Antalya denince akla ilk gelen elbette turkuaz denizi, portakal bahçeleri ve güneşe doyan sahilleridir. Ama Antalya’nın güneybatısında, Kumluca’nın zirvesine gizlenmiş bir cennet var ki, bilen az, giden daha az: Karagöl Yaylası.
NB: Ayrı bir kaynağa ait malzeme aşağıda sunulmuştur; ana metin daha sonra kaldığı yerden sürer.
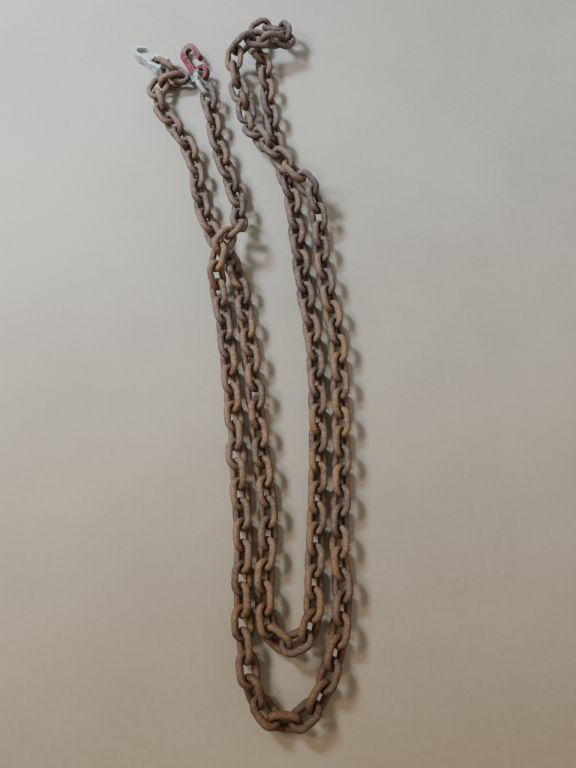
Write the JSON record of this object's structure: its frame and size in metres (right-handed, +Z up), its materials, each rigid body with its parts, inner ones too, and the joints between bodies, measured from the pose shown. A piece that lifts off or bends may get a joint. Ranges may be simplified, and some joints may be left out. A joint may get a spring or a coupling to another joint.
{
  "type": "towing chain",
  "caption": "Rusty welded steel chain doubled into long side-by-side strands on the floor, with a clevis slip hook at one end and a coupled eye grab hook at the other, for towing or lashing.",
  "frame": {"origin": "centre of the laid-out chain's box, on the floor it lies on", "axes": "+Y runs along the strands towards the hook ends, +X to the right across them, +Z up"},
  "size_m": [0.486, 1.4812, 0.0915],
  "materials": {
    "rusty_steel": "matte rusted",
    "galvanised_steel": "dull galvanised",
    "worn_red_paint": "worn satin paint"
  },
  "bodies": {
    "root": {"cotter_pin": "galvanised_steel", "coupler_bushing": "galvanised_steel", "coupler_half_lower": "galvanised_steel", "coupler_half_upper": "galvanised_steel", "coupler_pin": "galvanised_steel", "grab_hook": "worn_red_paint", "links_001_004": "rusty_steel", "links_005_008": "rusty_steel", "links_009_012": "rusty_steel", "links_013_016": "rusty_steel", "links_017_020": "rusty_steel", "links_021_024": "rusty_steel", "links_025_028": "rusty_steel", "links_029_032": "rusty_steel", "links_033_036": "rusty_steel", "links_037_040": "rusty_steel", "links_041_044": "rusty_steel", "links_045_048": "rusty_steel", "links_049_052": "rusty_steel", "links_053_056": "rusty_steel", "links_057_060": "rusty_steel", "links_061_064": "rusty_steel", "links_065_068": "rusty_steel", "links_069_072": "rusty_steel", "links_073_076": "rusty_steel", "links_077_080": "rusty_steel", "links_081_084": "rusty_steel", "links_085_088": "rusty_steel", "links_089_092": "rusty_steel", "links_093_096": "rusty_steel", "links_097_100": "rusty_steel", "links_101_104": "rusty_steel", "links_105_108": "rusty_steel", "links_109_112": "rusty_steel", "links_113_116": "rusty_steel", "links_117_120": "rusty_steel", "links_121_124": "rusty_steel", "links_125_128": "rusty_steel", "links_129_132": "rusty_steel", "links_133_136": "rusty_steel", "links_137_140": "rusty_steel", "links_141_144": "rusty_steel", "links_145_148": "rusty_steel", "links_149_152": "rusty_steel", "links_153_156": "rusty_steel", "links_157_158": "rusty_steel", "slip_hook": "galvanised_steel", "slip_hook_pin": "galvanised_steel"}
  },
  "joints": []
}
Bu yayla, denize en yakın yüksek yaşam alanlarından biri olarak bilinir. Toroslar’ın eteklerine kurulmuş bu serinlik cennetinden aşağı baktığınızda, masmavi Akdeniz ayaklarınızın altındadır. Hem de neredeyse uzanıp dokunacak kadar yakın…
Ama bir sorun var.
Yayla yolları...
Yayla Yolları Çukur. Yayla Yolları Taşlık. Yayla Yolları Unutulmuş.
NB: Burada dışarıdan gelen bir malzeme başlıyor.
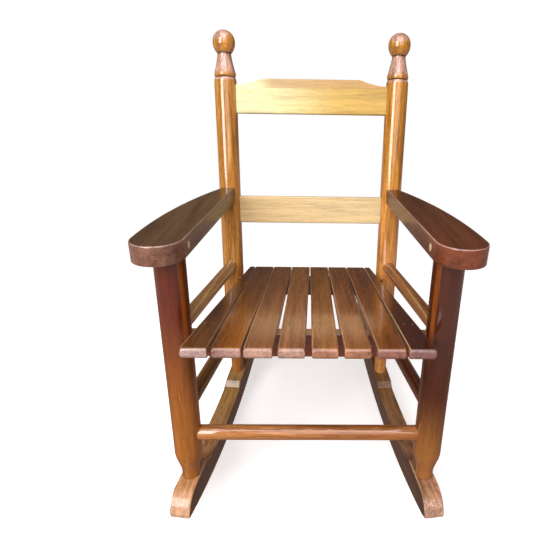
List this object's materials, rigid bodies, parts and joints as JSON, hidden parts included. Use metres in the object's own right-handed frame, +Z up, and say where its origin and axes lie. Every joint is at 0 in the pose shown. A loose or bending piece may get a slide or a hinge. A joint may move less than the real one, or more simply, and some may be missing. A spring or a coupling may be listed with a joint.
{
  "type": "rocking chair",
  "caption": "Child's wooden ladder-back rocking chair with turned posts, a slatted seat, shaped arms and two curved rockers; it rocks on the floor and seats one child.",
  "frame": {"origin": "on the floor under the centre of the bounding box, with the chair at rest on its rockers", "axes": "+Z up, +Y from the front of the seat towards the back, +X to the right for someone facing the chair's front, along the seat's width"},
  "size_m": [0.379, 0.47, 0.5754],
  "materials": {
    "back_post_wood": "clear-varnished golden wood with fine straight grain",
    "front_post_wood": "glossy red-brown stained wood",
    "arm_wood": "glossy dark walnut-brown stained wood",
    "back_slat_wood": "glossy pale golden wood",
    "seat_wood": "glossy mid-brown stained wood, grain along the slats",
    "rung_wood": "glossy honey-brown stained wood",
    "rocker_wood": "glossy brown stained wood, grain along the rocker",
    "plug_wood": "unstained light end-grain wood",
    "brad_steel": "small bright nail heads set flush",
    "screw_steel": "countersunk wood screws"
  },
  "bodies": {
    "root": {"back_post_left": "back_post_wood", "back_post_right": "back_post_wood", "front_post_left": "front_post_wood", "front_post_right": "front_post_wood", "arm_left": "arm_wood", "arm_right": "arm_wood", "crest_slat": "back_slat_wood", "lower_back_slat": "back_slat_wood", "seat_slat_1": "seat_wood", "seat_slat_2": "seat_wood", "seat_slat_3": "seat_wood", "seat_slat_4": "seat_wood", "seat_slat_5": "seat_wood", "seat_slat_6": "seat_wood", "seat_slat_7": "seat_wood", "seat_slat_8": "seat_wood", "front_seat_rail": "front_post_wood", "rear_seat_rail": "front_post_wood", "upper_side_rung_left": "rung_wood", "upper_side_rung_right": "rung_wood", "lower_side_rung_left": "rung_wood", "lower_side_rung_right": "rung_wood", "front_rung": "rung_wood", "rear_rung": "rung_wood", "rocker_left": "rocker_wood", "rocker_right": "rocker_wood", "seat_brads": "brad_steel", "arm_plugs": "plug_wood", "arm_screws": "screw_steel"}
  },
  "joints": []
}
Bu güzelliğe ulaşmak için kat edilen yollar, doğadan çok terk edilmişliğin izlerini taşır. Aracınızla yola çıksanız, birkaç viraj sonra “geri mi dönsek?” diye sormaya başlarsınız. Yaya gitmeye kalksanız, sadece ayakkabınız değil sabrınız da sınanır.
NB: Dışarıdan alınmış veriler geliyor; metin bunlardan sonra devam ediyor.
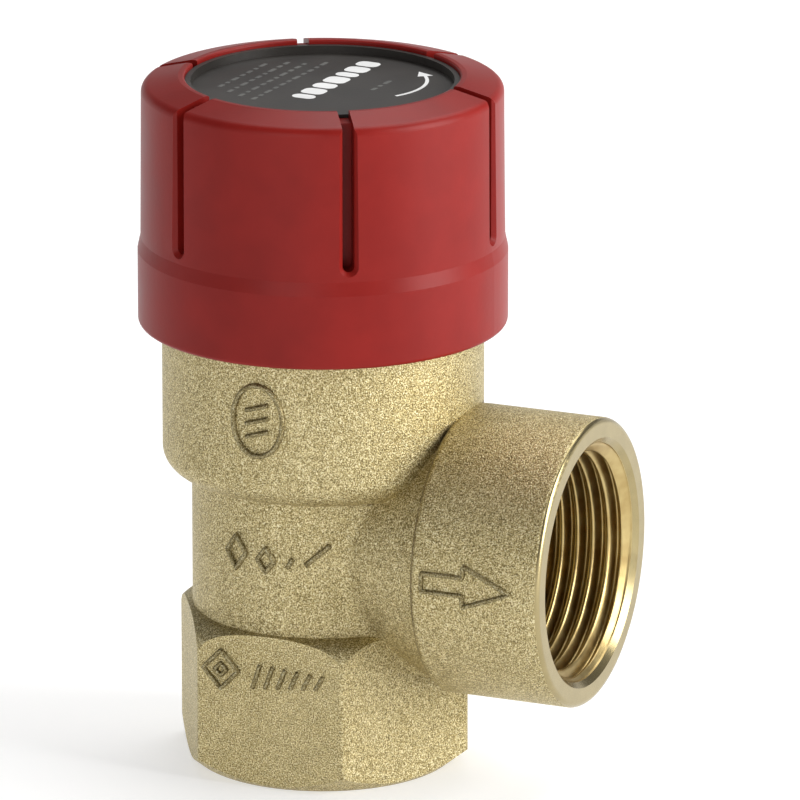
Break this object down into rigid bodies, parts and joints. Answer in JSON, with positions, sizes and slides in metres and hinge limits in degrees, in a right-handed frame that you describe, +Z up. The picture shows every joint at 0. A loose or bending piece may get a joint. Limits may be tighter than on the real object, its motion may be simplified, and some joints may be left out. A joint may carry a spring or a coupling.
{
  "type": "pressure relief valve",
  "caption": "Angle-pattern diaphragm pressure relief valve with a threaded inlet below, a threaded side outlet and a grooved twist-to-test cap over an adjustable spring.",
  "frame": {"origin": "centre of the inlet face, on the axis of the valve", "axes": "+Z up the valve axis towards the cap, +X out of the side outlet"},
  "size_m": [0.0523, 0.0406, 0.0775],
  "materials": {
    "forged_brass": "blasted forged brass, fine bright and dark grain",
    "turned_brass": "smooth turned",
    "zinc_steel": "bright zinc plate",
    "spring_steel": "drawn wire, oiled",
    "seal_rubber": "matt black",
    "white_plastic": "matt",
    "red_plastic": "moulded, semi gloss with a fine grain",
    "black_plastic": "matt black with pale printing"
  },
  "bodies": {
    "root": {"valve_body": "forged_brass", "bonnet": "turned_brass", "slip_ring": "zinc_steel", "diaphragm": "seal_rubber", "spring": "spring_steel", "upper_spring_plate": "zinc_steel", "adjusting_nut": "turned_brass", "stem_bush": "white_plastic"},
    "thrust_washer": {"thrust_washer": "zinc_steel"},
    "stem": {"stem": "turned_brass", "valve_disc": "turned_brass", "seat_gasket": "seal_rubber", "gasket_washer": "zinc_steel", "gasket_screw": "zinc_steel", "diaphragm_plate": "zinc_steel", "lower_spring_plate": "zinc_steel", "lock_washer": "zinc_steel", "stem_nut": "zinc_steel"},
    "knob": {"knob": "red_plastic", "knob_insert": "black_plastic"}
  },
  "joints": [
    {"name": "knob_rise", "type": "slide", "parent": "root", "child": "thrust_washer", "axis": [0, 0, 1], "range_m": [0, 0.00199], "deforming": ["diaphragm"]},
    {"name": "knob_turn", "type": "hinge", "parent": "thrust_washer", "child": "knob", "pos_m": [0, 0, 0.065], "axis": [0, 0, 1], "range_deg": [0, 84]},
    {"name": "stem_lift", "type": "slide", "parent": "thrust_washer", "child": "stem", "axis": [0, 0, 1], "range_m": [0, 0.0022], "stiffness_N_per_m": 8500, "deforming": ["spring"]}
  ],
  "couplings": [
    {"joint": "knob_turn", "follows": "knob_rise", "rad_per_m": 735.29}
  ]
}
Bir zamanlar göç yollarıydı burası. Keçi sürüleri geçerdi, şenlikler olurdu, türküler yankılanırdı dağlardan. Şimdi ise sessizlik var…
Sessizlik ve yalnızlık.
Karagöl Yaylası’na yürürken kendi kendinize mırıldanırsınız:
“Biz doğaya mı küstük, yoksa doğa mı bize?”
Oysa Karagöl Yaylası sadece yaz sıcağından kaçılacak bir serinlik değil; bir kültürdür, bir yaşam biçimidir, Toroslar’ın belleğidir. Burada yalnızca çadır kurmazsınız; geçmişle, köklerle, nefesle temas edersiniz.
Ama yollar yapılmazsa…
Yaylalar ıssızlaşır.
Ve yaylalar unutulursa…
Bir halk kendi geçmişini de unutur.
Bu mesele sadece asfalt dökmek değildir.
Bu, bir hafızayı yaşatma meselesidir.
Bu, “Antalya sadece sahilden ibaret değildir” demenin cesaretidir.
Bu yazı bir çağrıdır:
Karagöl Yaylası yalnız kalmasın.
Yayla yolları sessizliğe değil, yeniden hayata açılsın.
Ve biz…
Yayla yollarında yeniden çoğalalım.
Bir daha hiçbirimiz yalnız yürümeyelim.
Aydınlık günlerde Mutlu Mesut Huzurlu yaşayalım.
Batı Akdeniz’den, dağların kalbinden selamla.